In sum, the UCM approach is comparable to PCA if the experimental conditions generate stable behavior. If the latter is the case then the relation of the UCM method to CCA is comparable to the relation of PCA to CCA. That is, UCM/PCA decomposes the observed variance in a single set of multivariate time series, whereas CCA decomposes two distinct sets of time series in such a way that maximum linear prediction between the two sets is obtained using the first set-dependent components.

The CCA redundancy index reveals that there is degeneracy in the postural solutions at the level of joint space that is dependent on the stance and the surface of support. This is an inverse relation in the sense that a higher CCA redundancy score indicates a stronger direct relation between the independent and dependent data sets and hence a lower level of degeneracy to the joint space configuration. The dynamic postural task clearly shows greater predictability than the quiet standing task in the relation of the joint space solution to indices of postural sway.
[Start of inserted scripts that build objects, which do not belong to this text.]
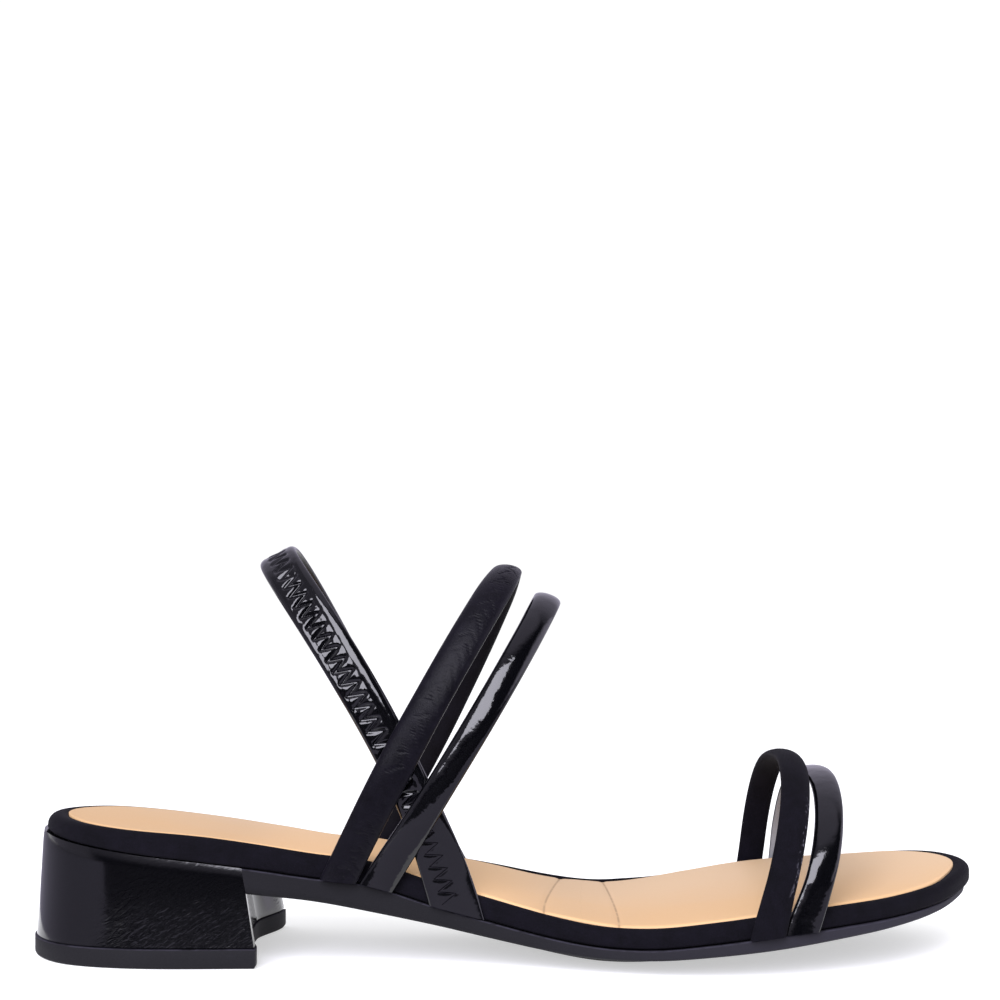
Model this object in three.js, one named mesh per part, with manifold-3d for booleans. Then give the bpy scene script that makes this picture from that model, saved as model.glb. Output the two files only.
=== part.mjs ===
// Block heel sandal, right shoe, in millimetres.
// +Z is up, +X points to the toe, -Y is the outer side of the foot and +Y the inner side.
// The origin is the middle of the heel lift's underside, on the floor.
import * as THREE from "three";
import { mergeVertices } from "three/addons/utils/BufferGeometryUtils.js";
import Module from "manifold-3d";

const wasm = await Module();
wasm.setup();

// Sole and footbed
const SOLE_LENGTH = 246.5; // back of the heel seat to the toe tip
const BALL_WIDTH = 76; // widest place of the footbed
const HEEL_SEAT_WIDTH = 52;
const FOREFOOT_SEAM = 6.3; // height of the sole seam at the ball, on the outer side
const HEEL_RISE = 26.1; // how much higher the seam lies at the back of the heel
const TOE_SPRING = 9.7; // how much higher it lies at the toe tip
const INNER_RAISE = 2; // the arch side of the footbed lies higher than the outer side
const FOOTBED_DIP = 2.6; // the footbed sinks this much between its edges at the ball
const RIM_HEIGHT = 6; // wrapped rim of the footbed, above the seam
const RIM_BORDER = 2.6; // width of the rim seen from above
const RIM_ROUNDING = 2.2;
const BACK_BORDER = 3.6; // behind the heel the rim is this much wider
const BACK_ROUNDING = 1.3; // and is rounded this much more
const BACK_SET = 1; // and stands this much inside the heel
const RECESS_DEPTH = 2; // seat of the insole in the rim
const PAD_RISE = 0.7; // how much the insole stands above the rim
const PAD_DIP_SHARE = 0.45; // share of the footbed's dip that the padding leaves to be seen
const OUTSOLE_EDGE = 3; // thickness of the outsole's side at the ball
const OUTSOLE_LEDGE = 0.9; // how far the outsole stands out under the rim
const OUTSOLE_ROUNDING = 1.3;
const TREAD_CROWN = 5.9; // the tread bulges this much below its edges at the ball

// Heel
const HEEL_LENGTH = 61.8; // underside of the lift, back to the corners of its front
const LIFT_THICKNESS = 5;
const LIFT_OVERHANG = 0.4; // the lift stands out past the covered block
const HEEL_FLARE = 1.8; // the block grows this much outwards to its foot
const BREAST_LEAN = 3.2; // the front of the block stands this much further forward at its foot
const BREAST_HOLLOW = 4.8; // depth of the curve in the front of the block

// Straps: widths, thicknesses and heights of the loops over the floor
const VAMP_REAR_WIDTH = 7.1;
const VAMP_REAR_HEIGHT = 50.6;
const VAMP_FRONT_WIDTH = 6.5;
const VAMP_FRONT_HEIGHT = 46.6;
const INSTEP_REAR_WIDTH = 8.2;
const INSTEP_REAR_HEIGHT = 99.4;
const INSTEP_FRONT_WIDTH = 6.6;
const INSTEP_FRONT_HEIGHT = 92.2;
const SUEDE_STRAP_THICKNESS = 2.6;
const PATENT_STRAP_THICKNESS = 2.2;
const SLING_WIDTH = 10.2;
const SLING_HEIGHT = 103.4;
const SLING_THICKNESS = 1.9;
const STRAP_TUCK = 5; // length of strap that is trimmed off along the sole seam

// Foot between the legs of the instep and sling straps
const ANKLE_HALF_OUTER = 29.5;
const ANKLE_HALF_INNER = 28;
const ANKLE_REACH = 34; // height over the seam at which the straps have this spread

// Clearances
const SEAT_GAP = 0.3; // between pieces that meet
const SEWN_DEPTH = 0.3; // the sling is sewn this deep to the straps that it passes under

// Fineness of the facets
const OUTLINE_STEPS = 36; // along each side of the sole
const STRAP_STEPS = 30;
const STRAP_SECTION_POINTS = 12;

// Outline of the footbed: shares of the length, and of the local width on either side of the axis.
const OUTLINE = [
  { along: 0, outer: 0, inner: 0 },
  { along: 0.02, outer: 0.28, inner: 0.28 },
  { along: 0.05, outer: 0.408, inner: 0.408 },
  { along: 0.1, outer: 0.485, inner: 0.485 },
  { along: 0.16, outer: 0.508, inner: 0.505 },
  { along: 0.25, outer: 0.488, inner: 0.474 },
  { along: 0.35, outer: 0.42, inner: 0.362 },
  { along: 0.45, outer: 0.38, inner: 0.3 },
  { along: 0.52, outer: 0.394, inner: 0.308 },
  { along: 0.6, outer: 0.45, inner: 0.378 },
  { along: 0.66, outer: 0.492, inner: 0.448 },
  { along: 0.72, outer: 0.504, inner: 0.496 },
  { along: 0.78, outer: 0.482, inner: 0.518 },
  { along: 0.84, outer: 0.422, inner: 0.508 },
  { along: 0.9, outer: 0.326, inner: 0.46 },
  { along: 0.95, outer: 0.205, inner: 0.38 },
  { along: 0.98, outer: 0.085, inner: 0.285 },
  { along: 1, outer: -0.105, inner: 0.105 },
];

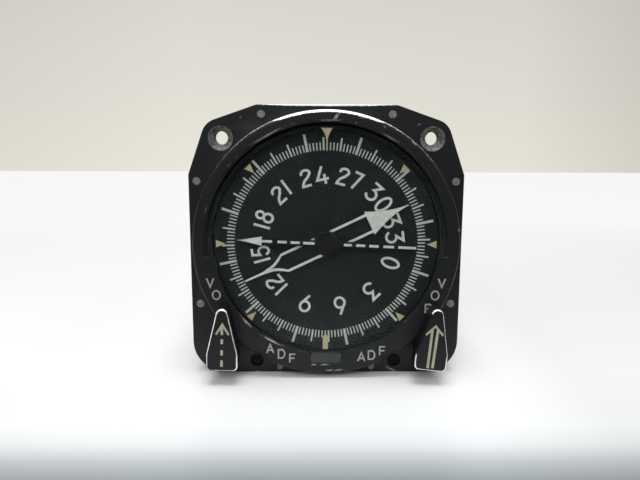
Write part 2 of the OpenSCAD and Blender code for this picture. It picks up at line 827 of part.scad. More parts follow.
module single_rotor() color(steel) front() rotor(2, single_gear_z);

// Points of a hollow curve from [w0, y0] to [w1, y1]
function hollow(w0, y0, w1, y1) =
    [for (i = [0 : 6]) let (t = i / 6) [w1 + (w0 - w1) * pow(1 - t, 1.7), y0 + (y1 - y0) * t]];

// A closed outline from the points of its right half, listed from the top down
function both_halves(right) =
    concat(right, [for (i = [len(right) - 1 : -1 : 0]) [-right[i][0], right[i][1]]]);

pointer_tip_w = 0.24;
tail_bend_r = 14;
tail_join_r = 19.6;
tail_bar_w = 1.3;

// The double pointer, drawn pointing up: two bars, a broad head with hollow sides and a forked tail
module double_outline() {
    out = bar_pitch / 2 + bar_w / 2;
    in = bar_pitch / 2 - bar_w / 2;
    base = pointer_r - double_head_l;
    head = hollow(double_head_w / 2, base, pointer_tip_w / 2, pointer_r);
    difference() {
        polygon(both_halves(concat(
            [for (i = [len(head) - 1 : -1 : 0]) head[i]], [[out, base]],
            hollow(out, -tail_bend_r, tail_bar_w / 2, -tail_join_r), [[tail_bar_w / 2, -pointer_r]])));
        polygon(both_halves(concat([[in, base]], hollow(in, -tail_bend_r, 0.01, bar_w - tail_join_r))));
    }
}

// The pointer's sheet is riveted to a slightly thicker disc, which sits on the tube's end
module double_pointer() color("#a7adab") front() rotate([0, 0, -double_bearing]) difference() {
    union() {
        translate([0, 0, double_back]) linear_extrude(pointer_t) double_outline();
        bar(double_back - disc_proud, double_front + disc_proud, pointer_hub_r);
    }
    through(double_back, pointer_t, tube_r + seat_gap);
}

module double_pointer_tube() color(steel) front()
    tube(double_gear_z - 0.5, double_front + disc_proud, tube_r, tube_in_r);

// The single pointer, drawn pointing up: a plain blade with an arrow head and a rounded tail
module single_outline() {
    base = pointer_r - single_head_l;
    translate([-single_w / 2, -pointer_r + single_w / 2]) square([single_w, base + pointer_r]);
    translate([0, -pointer_r + single_w / 2]) circle(r = single_w / 2);
    polygon(both_halves([[pointer_tip_w / 2, pointer_r], [single_head_w / 2, base]]));
    circle(r = pointer_hub_r);
}

module single_pointer() color("#a7adab") front() rotate([0, 0, -single_bearing])
    translate([0, 0, single_back]) linear_extrude(pointer_t) difference() {
        single_outline();
        circle(r = shaft_r + seat_gap);
    }

module single_pointer_shaft() color(steel) front() bar(middle_back, single_front, shaft_r);

module pointer_cap() color(black_paint) front() tube(single_front, single_front + cap_t, pointer_hub_r - 0.3);

knob_corner_r = 1.5;
knob_shoulder_r = 2.2;
knob_edge = 0.45;
knob_shaft_in = 4;

// One round corner of a knob, with the chamfer of its front edge
module knob_corner(x, y, r) {
    edge_z = knob_back + knob_t - knob_edge;
    bar(knob_back, edge_z, r, x, y, $fn = 32);
    translate([x, y, edge_z]) cylinder(h = knob_edge, r1 = r, r2 = r - knob_edge, $fn = 32);
}

// A teardrop knob that points up before it leans, with its axis at the origin
module knob(lean) {
    half = knob_w / 2;
    rotate([0, 0, -lean]) difference() {
        hull() {
            knob_corner(0, knob_tip - knob_tip_r, knob_tip_r);
            for (side = [-1, 1]) {
                knob_corner(side * (half - knob_shoulder_r), 0, knob_shoulder_r);
                knob_corner(side * (half - knob_corner_r), knob_corner_r - half, knob_corner_r);
            }
        }
        bar(knob_back - 1, knob_back + knob_shaft_in, knob_shaft_r + seat_gap);
        // Set screw's hole, from the round end to the shaft
        at_set_screw() bar(0, knob_w, set_screw_r + seat_gap);
    }
}

set_screw_r = 0.8;

module at_set_screw() {
    translate([0, 0, knob_back + 2.5]) rotate([90, 0, 0]) children();
}

module set_screw(lean) {
    rotate([0, 0, -lean]) at_set_screw() bar(knob_shaft_r + seat_gap, knob_w / 2 - 0.4, set_screw_r);
}

// A knob's shaft with the pinion that drives the switch; phase sets the teeth against the switch's gear
module knob_shaft(side) {
    towards_switch = atan2(knob_drop, -side * knob_side);
    bar(lobe_back - lobe_cover_t, knob_back + knob_shaft_in, knob_shaft_r);
    pinion_shaft(selector_teeth, selector_gear_z, selector_gear_t, towards_switch);
}

module switch_rotor(side) {
    towards_knob = atan2(-knob_drop, side * knob_side);
    rotate([0, 0, towards_knob]) translate([0, 0, selector_gear_z]) linear_extrude(selector_gear_t)
        polygon(gear_points(selector_teeth));
    bar(plate_back - switch_shaft_l, selector_gear_z + selector_gear_t + 0.3, rotor_shaft_r);
}

module at_left_knob() {
    translate([-knob_side, -knob_drop, 0]) children();
}

module left_knob() color(black_paint) front() at_left_knob() knob(left_lean);

module left_knob_shaft() color(steel) front() at_left_knob() knob_shaft(-1);

module left_set_screw() color(steel) front() at_left_knob() set_screw(left_lean);

module right_knob() color(black_paint) front() at_knob() knob(right_lean);

module right_knob_shaft() color(steel) front() at_knob() knob_shaft(1);

module right_set_screw() color(steel) front() at_knob() set_screw(right_lean);

module left_switch_rotor() color(steel) front() translate([-switch_side, -switch_drop, 0]) switch_rotor(-1);

module right_switch_rotor() color(steel) front() at_switch() switch_rotor(1);

bezel_casting();
flange_pins();
knob_bushings();
gear_covers();
gear_cover_screws();
glass_gasket();
cover_glass();
glass_spacer();
dial_mask();
lamp_cover();
lamp();
lamp_holder();
case_can();
case_screws();
mechanism_screws();
rear_cover();
rear_cover_screws();
connector_shell();
connector_gasket();
connector_insert();
connector_pins();
connector_screws();
front_plate();
middle_plate();
rear_plate();
plate_posts();
plate_screws();
card_bearing();
pointer_bearing();
heading_synchro();
pointer_synchros();
synchro_clamps();
synchro_terminals();
amplifier_board();
amplifier_parts();
board_standoffs();
wiring_loom();
selector_switches();
compass_card();
card_hub();
card_screws();
card_gear();
double_pointer();
double_pointer_tube();
double_pointer_gear();
single_pointer();
single_pointer_shaft();
single_pointer_gear();
pointer_cap();
heading_rotor();
double_rotor();
single_rotor();
left_knob();
left_knob_shaft();
left_set_screw();
right_knob();
right_knob_shaft();
right_set_screw();
left_switch_rotor();
right_switch_rotor();
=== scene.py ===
# %% [markdown]
# # A radio magnetic indicator on a table
# This aircraft instrument shows the heading on a card that turns, and the bearings of two radio beacons
# with two pointers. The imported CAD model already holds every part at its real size. This script gives
# the parts their finishes, adds the printed marks, the screw slots and the wear of years in a panel, and
# sets the table, the light and the camera.

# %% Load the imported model
import math

import bmesh
import bpy
from mathutils import Matrix, Vector


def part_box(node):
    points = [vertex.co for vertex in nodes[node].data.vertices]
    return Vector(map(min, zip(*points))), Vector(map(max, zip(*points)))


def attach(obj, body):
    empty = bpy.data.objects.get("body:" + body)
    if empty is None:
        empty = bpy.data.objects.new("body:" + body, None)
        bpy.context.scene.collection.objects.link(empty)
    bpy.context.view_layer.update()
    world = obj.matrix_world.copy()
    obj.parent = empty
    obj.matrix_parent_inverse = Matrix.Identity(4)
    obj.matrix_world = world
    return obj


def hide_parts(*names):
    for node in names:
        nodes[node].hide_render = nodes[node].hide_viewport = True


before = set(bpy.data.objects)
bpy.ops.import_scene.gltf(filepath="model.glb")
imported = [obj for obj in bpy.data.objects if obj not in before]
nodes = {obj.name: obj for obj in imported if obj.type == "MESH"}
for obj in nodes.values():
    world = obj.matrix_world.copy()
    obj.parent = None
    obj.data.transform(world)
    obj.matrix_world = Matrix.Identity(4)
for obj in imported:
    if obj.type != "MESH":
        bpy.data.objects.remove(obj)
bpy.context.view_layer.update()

# %% [markdown]
# ## Lengths and directions
# The CAD model is in metres, with the dial looking along -Y. Marks on a face are easier to think of as
# the pilot sees them, in millimetres: x to the right, y up and p towards the eye. One function turns such
# a point into the model's own axes, and another reads from the CAD how far forward a part's face lies, so
# that every mark sits on the part that carries it.

# %% Millimetres on the face
MM = 0.001
BACKWARD, FORWARD = (0, 1, 0), (0, -1, 0)


def front(x, y, p):
    """A point as the pilot sees it, in mm: x right, y up, p towards the eye."""
    return Vector((x, -p, y)) * MM


def around(radius, degrees):
    """The x and y of a point on the dial, by its radius and its clockwise angle from the top."""
    a = math.radians(degrees)
    return radius * math.sin(a), radius * math.cos(a)


def turned_outline(points, degrees):
    """Points given as aside and outward, turned clockwise to a place on the dial."""
    a = math.radians(degrees)
    return [(u * math.cos(a) + v * math.sin(a), v * math.cos(a) - u * math.sin(a)) for u, v in points]


def face_of(node):
    """How far a CAD node reaches towards the eye, in mm."""
    return -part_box(node)[0].y / MM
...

The central issue of this paper was to examine the structure of the multivariate postural control system through a canonical correlation analysis [34–36]. Established models of postural control [2, 4, 5, 16, 19, 20, 22] that differed in their joint DOF were examined based on the most important shared variance between joint angular displacements and total body 3D COM motion. The purpose was to determine the nature of the functional DOF of ankle, knee, hip and neck joint motions. Based on CCA model selection procedures, the amount of shared variance and the cross-loading patterns we revealed the direct contribution of the multi-DOF mechanisms [20] to postural control. Furthermore, we observed a reduction in dimensionality during the dynamic posture conditions (voluntary AP and ML sway) as opposed to quiet stance and when standing on a rigid surface compared to foam, suggesting simplified postural control coordination solutions.